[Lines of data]

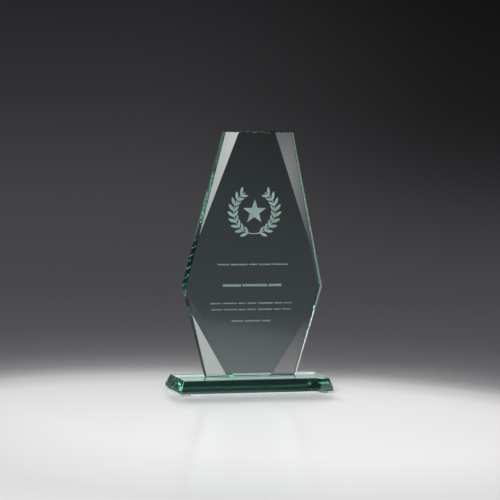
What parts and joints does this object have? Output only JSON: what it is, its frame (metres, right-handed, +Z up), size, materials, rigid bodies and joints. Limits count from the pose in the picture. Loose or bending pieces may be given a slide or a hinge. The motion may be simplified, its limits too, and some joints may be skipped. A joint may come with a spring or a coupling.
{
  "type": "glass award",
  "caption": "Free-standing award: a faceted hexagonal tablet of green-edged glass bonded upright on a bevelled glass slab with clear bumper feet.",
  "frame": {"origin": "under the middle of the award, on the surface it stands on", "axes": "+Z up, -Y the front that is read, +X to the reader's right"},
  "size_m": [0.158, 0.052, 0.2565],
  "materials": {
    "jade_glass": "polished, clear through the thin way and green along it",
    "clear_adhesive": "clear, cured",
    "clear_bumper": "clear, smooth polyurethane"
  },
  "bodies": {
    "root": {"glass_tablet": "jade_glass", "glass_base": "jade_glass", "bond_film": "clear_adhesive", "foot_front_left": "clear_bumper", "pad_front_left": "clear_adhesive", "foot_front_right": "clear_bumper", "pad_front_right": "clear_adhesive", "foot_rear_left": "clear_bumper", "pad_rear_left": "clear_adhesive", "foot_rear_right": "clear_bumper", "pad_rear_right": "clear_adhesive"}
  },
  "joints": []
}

...

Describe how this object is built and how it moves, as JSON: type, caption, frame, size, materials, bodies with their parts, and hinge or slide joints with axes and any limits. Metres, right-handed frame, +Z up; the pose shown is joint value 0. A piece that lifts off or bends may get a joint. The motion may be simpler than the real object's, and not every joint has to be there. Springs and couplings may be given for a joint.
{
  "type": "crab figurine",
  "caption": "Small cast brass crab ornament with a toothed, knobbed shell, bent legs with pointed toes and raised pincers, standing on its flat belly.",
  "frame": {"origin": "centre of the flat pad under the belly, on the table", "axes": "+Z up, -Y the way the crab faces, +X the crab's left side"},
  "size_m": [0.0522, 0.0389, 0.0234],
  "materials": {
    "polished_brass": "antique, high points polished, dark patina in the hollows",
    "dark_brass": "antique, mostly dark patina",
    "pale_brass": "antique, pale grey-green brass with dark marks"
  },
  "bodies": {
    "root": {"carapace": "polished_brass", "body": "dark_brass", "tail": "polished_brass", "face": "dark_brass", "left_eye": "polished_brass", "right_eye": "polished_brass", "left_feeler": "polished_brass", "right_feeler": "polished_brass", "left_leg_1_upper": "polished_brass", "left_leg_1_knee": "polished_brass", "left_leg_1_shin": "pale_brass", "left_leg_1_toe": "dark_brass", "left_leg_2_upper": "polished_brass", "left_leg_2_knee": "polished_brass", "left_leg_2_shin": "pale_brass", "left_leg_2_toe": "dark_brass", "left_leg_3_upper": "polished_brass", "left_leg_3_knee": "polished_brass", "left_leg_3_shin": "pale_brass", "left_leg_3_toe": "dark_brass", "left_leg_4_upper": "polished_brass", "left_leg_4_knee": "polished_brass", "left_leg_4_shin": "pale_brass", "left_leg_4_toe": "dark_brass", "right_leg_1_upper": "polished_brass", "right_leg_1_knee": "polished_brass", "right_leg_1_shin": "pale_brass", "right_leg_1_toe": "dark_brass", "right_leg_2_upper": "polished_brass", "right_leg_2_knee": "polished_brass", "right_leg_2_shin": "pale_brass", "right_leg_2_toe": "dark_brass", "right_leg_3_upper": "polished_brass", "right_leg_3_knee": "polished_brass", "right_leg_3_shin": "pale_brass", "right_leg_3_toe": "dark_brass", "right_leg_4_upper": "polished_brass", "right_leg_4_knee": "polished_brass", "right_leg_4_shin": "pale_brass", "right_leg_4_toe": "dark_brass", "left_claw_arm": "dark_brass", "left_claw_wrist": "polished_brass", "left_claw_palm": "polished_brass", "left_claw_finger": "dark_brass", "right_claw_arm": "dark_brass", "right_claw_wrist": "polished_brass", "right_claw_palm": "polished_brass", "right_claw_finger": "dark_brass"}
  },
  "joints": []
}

## Exercise description
Copy out every line from the material above in which the word "JSON" appears.

## Exercise output
What parts and joints does this object have? Output only JSON: what it is, its frame (metres, right-handed, +Z up), size, materials, rigid bodies and joints. Limits count from the pose in the picture. Loose or bending pieces may be given a slide or a hinge. The motion may be simplified, its limits too, and some joints may be skipped. A joint may come with a spring or a coupling.
Describe how this object is built and how it moves, as JSON: type, caption, frame, size, materials, bodies with their parts, and hinge or slide joints with axes and any limits. Metres, right-handed frame, +Z up; the pose shown is joint value 0. A piece that lifts off or bends may get a joint. The motion may be simpler than the real object's, and not every joint has to be there. Springs and couplings may be given for a joint.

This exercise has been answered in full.